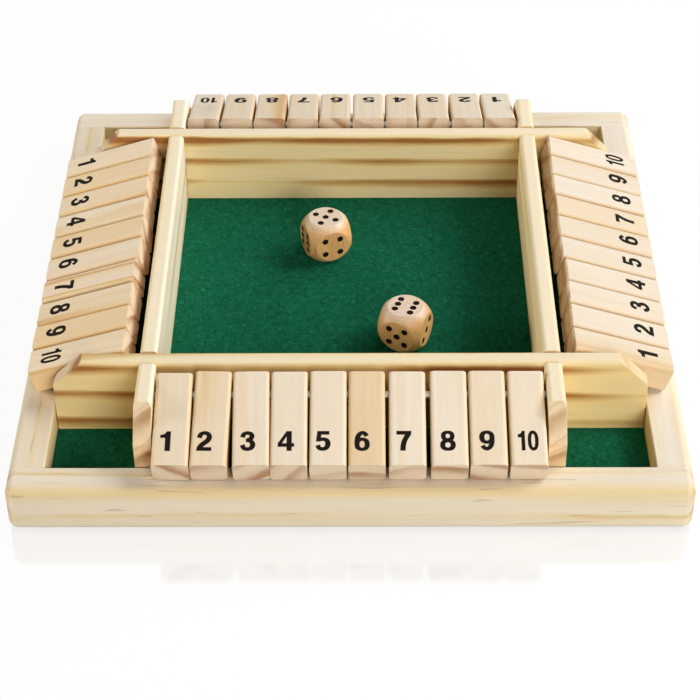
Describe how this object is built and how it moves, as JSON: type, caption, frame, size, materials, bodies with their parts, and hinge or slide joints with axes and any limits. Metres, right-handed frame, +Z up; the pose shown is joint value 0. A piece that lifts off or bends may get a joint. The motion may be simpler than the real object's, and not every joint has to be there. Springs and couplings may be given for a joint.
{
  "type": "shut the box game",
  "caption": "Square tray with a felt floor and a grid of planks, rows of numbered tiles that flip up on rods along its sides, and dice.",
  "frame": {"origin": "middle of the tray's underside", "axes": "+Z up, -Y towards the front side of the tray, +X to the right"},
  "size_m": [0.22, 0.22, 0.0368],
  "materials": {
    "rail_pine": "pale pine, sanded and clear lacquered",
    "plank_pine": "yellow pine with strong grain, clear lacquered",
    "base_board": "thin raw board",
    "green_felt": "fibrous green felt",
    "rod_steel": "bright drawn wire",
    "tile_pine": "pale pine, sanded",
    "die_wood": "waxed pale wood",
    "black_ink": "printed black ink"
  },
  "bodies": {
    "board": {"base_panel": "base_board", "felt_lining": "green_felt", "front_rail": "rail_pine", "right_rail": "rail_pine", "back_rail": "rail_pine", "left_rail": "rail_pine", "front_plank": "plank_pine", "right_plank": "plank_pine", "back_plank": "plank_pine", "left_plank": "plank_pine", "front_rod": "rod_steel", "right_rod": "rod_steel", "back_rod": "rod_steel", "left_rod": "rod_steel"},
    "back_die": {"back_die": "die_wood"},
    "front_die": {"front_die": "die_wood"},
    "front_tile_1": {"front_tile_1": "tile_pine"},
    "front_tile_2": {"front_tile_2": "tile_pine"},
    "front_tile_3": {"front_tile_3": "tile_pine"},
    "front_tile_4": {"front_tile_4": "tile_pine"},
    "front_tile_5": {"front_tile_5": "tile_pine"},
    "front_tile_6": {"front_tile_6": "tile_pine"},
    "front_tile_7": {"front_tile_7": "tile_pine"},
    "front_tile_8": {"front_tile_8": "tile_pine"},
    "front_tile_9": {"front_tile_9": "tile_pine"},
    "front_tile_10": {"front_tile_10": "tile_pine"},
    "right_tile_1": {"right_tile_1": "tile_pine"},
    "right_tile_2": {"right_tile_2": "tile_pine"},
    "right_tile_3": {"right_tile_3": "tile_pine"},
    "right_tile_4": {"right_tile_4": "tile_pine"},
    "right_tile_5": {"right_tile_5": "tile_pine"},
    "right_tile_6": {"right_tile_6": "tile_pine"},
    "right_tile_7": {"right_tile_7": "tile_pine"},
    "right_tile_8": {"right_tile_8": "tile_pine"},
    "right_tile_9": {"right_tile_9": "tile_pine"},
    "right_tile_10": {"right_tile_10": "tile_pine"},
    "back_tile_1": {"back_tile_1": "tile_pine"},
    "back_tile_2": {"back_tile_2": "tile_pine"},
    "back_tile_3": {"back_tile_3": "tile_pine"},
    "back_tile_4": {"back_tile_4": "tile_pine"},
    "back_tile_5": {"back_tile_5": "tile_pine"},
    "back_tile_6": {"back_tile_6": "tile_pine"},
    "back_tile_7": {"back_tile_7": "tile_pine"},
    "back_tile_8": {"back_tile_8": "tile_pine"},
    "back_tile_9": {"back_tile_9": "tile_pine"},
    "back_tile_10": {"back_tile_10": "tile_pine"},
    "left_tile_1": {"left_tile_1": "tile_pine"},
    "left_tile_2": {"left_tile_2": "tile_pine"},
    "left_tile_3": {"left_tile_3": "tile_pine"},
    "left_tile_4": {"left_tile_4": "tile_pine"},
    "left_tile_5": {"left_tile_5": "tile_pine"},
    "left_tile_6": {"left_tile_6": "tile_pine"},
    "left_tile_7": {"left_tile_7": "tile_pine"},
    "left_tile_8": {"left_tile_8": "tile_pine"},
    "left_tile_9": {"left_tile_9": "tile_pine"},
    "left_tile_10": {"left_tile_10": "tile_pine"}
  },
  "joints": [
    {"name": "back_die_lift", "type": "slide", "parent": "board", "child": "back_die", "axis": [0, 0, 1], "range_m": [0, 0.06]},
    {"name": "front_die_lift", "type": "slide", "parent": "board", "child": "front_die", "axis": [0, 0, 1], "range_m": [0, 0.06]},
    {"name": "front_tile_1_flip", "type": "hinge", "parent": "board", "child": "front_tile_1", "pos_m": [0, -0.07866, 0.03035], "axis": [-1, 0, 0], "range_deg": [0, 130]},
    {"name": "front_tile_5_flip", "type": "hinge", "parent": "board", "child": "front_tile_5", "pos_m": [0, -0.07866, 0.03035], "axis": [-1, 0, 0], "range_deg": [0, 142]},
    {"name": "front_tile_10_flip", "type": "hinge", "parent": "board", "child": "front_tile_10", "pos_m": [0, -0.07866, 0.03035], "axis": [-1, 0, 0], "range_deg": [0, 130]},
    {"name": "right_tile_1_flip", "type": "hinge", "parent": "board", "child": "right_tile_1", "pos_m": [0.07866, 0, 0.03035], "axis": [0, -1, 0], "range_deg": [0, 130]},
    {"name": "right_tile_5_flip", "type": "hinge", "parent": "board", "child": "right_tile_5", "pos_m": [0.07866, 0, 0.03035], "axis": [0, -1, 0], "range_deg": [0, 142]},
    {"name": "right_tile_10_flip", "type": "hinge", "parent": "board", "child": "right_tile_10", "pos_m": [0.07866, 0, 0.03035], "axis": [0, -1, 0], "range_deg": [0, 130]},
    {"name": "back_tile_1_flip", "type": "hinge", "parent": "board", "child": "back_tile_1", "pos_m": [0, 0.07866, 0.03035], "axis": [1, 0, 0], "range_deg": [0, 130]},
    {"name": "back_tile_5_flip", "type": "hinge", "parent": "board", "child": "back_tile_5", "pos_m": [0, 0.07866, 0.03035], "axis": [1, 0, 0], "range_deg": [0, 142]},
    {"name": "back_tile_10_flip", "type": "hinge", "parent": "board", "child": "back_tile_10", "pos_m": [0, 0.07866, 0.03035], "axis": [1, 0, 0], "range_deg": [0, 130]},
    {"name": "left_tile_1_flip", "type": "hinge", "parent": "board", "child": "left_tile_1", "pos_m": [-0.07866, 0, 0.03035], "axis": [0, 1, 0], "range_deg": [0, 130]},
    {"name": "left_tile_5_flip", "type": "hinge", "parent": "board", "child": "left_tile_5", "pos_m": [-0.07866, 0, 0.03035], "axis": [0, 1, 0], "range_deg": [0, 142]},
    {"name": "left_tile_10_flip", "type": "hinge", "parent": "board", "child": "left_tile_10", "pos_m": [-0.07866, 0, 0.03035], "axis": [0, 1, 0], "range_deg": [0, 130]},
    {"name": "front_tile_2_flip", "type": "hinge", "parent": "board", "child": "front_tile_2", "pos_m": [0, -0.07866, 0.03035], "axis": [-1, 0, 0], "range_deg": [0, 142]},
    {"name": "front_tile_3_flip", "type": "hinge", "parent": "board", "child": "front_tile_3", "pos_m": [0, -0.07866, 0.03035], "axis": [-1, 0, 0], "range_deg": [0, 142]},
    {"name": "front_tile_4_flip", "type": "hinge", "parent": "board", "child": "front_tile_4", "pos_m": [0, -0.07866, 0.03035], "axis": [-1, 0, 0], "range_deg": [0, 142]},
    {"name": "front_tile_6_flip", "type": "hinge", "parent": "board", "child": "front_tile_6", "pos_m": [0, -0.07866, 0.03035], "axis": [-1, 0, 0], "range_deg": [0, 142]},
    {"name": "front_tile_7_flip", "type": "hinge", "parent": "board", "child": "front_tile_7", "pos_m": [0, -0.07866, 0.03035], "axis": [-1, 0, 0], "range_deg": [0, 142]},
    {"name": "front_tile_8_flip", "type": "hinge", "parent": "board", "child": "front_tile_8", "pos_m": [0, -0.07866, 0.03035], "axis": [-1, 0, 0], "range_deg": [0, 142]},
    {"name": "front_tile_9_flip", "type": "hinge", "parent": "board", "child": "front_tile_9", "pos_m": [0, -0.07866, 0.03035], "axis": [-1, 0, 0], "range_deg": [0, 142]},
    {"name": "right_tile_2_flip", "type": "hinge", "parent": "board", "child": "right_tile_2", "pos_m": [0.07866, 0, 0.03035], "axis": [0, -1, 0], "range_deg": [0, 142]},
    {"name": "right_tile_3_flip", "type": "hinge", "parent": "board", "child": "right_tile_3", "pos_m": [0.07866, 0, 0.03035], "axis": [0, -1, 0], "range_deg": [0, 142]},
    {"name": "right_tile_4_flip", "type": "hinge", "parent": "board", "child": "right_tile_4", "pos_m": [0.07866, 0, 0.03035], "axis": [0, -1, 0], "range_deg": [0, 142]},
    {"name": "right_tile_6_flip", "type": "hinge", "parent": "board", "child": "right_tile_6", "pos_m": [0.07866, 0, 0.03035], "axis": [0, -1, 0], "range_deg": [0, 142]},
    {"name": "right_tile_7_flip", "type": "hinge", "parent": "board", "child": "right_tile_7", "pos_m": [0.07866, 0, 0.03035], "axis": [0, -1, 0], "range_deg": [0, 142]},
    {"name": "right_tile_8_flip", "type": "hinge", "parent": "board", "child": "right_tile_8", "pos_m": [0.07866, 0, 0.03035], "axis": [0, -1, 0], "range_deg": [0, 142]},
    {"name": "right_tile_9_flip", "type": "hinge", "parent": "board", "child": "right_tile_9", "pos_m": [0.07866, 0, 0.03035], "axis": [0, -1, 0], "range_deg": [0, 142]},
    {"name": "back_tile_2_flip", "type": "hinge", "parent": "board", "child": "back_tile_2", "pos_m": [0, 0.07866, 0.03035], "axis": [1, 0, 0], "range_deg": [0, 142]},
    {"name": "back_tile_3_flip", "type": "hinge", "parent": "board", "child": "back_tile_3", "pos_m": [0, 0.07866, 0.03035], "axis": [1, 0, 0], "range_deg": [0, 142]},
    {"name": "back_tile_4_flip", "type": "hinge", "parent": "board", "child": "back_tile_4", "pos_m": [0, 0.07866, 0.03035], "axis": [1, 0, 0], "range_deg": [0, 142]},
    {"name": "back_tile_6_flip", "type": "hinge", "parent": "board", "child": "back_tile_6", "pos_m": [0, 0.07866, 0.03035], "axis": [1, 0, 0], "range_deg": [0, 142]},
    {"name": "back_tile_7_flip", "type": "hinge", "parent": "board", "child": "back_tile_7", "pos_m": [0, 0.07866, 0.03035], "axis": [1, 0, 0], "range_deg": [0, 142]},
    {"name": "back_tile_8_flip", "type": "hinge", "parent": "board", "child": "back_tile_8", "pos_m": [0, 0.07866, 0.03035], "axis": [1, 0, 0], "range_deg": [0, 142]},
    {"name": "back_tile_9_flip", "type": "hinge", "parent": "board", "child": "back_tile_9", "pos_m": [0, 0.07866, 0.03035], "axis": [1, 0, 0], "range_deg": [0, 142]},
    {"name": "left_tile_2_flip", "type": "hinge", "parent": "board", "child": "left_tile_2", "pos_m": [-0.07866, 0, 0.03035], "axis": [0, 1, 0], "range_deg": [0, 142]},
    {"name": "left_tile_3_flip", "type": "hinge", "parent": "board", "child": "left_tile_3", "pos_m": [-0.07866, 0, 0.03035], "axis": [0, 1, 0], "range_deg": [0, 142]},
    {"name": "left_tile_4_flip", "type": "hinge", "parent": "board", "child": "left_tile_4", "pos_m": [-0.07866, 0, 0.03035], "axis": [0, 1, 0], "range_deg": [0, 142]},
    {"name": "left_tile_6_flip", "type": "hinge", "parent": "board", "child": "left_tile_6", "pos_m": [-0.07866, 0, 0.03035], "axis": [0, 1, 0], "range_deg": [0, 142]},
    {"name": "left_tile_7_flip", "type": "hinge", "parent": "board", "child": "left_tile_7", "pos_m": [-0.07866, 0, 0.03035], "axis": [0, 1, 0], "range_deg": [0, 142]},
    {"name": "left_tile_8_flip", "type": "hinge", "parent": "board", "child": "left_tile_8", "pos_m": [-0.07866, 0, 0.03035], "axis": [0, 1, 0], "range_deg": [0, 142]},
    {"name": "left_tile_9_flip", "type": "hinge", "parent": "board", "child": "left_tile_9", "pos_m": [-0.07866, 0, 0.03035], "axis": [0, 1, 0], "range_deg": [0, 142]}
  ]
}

============

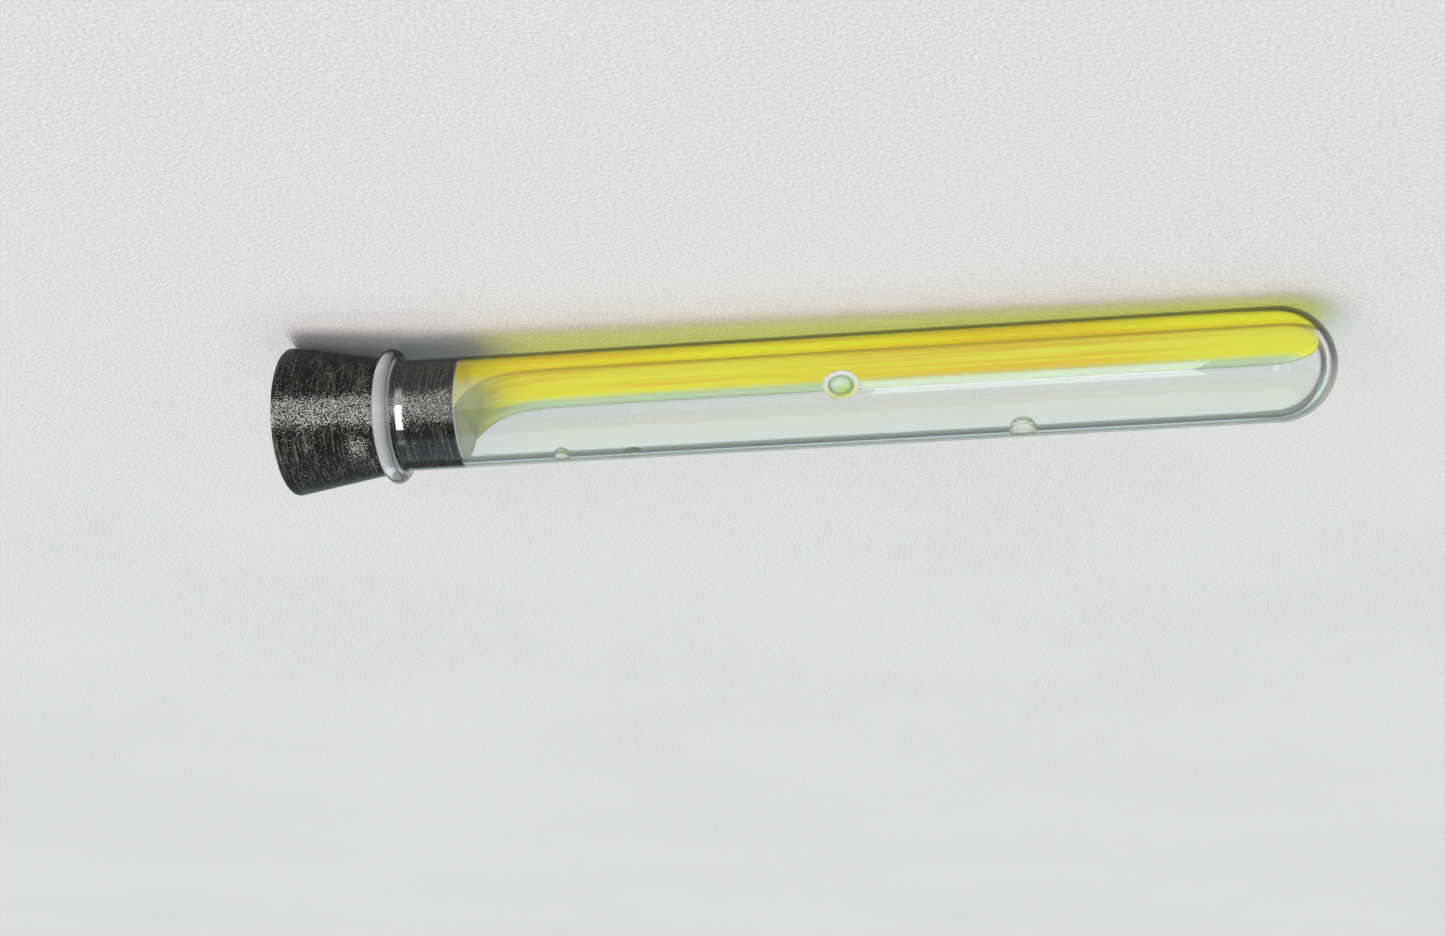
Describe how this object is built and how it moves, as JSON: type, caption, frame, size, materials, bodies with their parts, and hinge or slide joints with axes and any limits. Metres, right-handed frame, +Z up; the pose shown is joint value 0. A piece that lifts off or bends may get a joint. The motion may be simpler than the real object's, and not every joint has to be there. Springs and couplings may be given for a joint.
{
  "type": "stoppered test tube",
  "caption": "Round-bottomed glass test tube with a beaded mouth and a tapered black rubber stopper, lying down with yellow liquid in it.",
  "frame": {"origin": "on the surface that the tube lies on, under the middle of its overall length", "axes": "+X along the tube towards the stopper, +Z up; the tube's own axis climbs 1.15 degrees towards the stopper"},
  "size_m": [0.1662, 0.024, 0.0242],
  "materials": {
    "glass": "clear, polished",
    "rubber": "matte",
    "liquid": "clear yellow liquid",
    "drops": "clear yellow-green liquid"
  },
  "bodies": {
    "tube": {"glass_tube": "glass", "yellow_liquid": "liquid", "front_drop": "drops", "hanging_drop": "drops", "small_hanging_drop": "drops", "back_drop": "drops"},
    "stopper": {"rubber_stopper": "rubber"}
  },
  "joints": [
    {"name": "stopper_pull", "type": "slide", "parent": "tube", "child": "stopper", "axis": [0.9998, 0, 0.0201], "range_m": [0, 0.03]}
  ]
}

============

» **STATED PROBLEM**: Choose all lines containing the string "with" and copy them out.

» **SOLUTION TO THIS PROBLEM**:
Describe how this object is built and how it moves, as JSON: type, caption, frame, size, materials, bodies with their parts, and hinge or slide joints with axes and any limits. Metres, right-handed frame, +Z up; the pose shown is joint value 0. A piece that lifts off or bends may get a joint. The motion may be simpler than the real object's, and not every joint has to be there. Springs and couplings may be given for a joint.
  "caption": "Square tray with a felt floor and a grid of planks, rows of numbered tiles that flip up on rods along its sides, and dice.",
    "plank_pine": "yellow pine with strong grain, clear lacquered",
Describe how this object is built and how it moves, as JSON: type, caption, frame, size, materials, bodies with their parts, and hinge or slide joints with axes and any limits. Metres, right-handed frame, +Z up; the pose shown is joint value 0. A piece that lifts off or bends may get a joint. The motion may be simpler than the real object's, and not every joint has to be there. Springs and couplings may be given for a joint.
  "caption": "Round-bottomed glass test tube with a beaded mouth and a tapered black rubber stopper, lying down with yellow liquid in it.",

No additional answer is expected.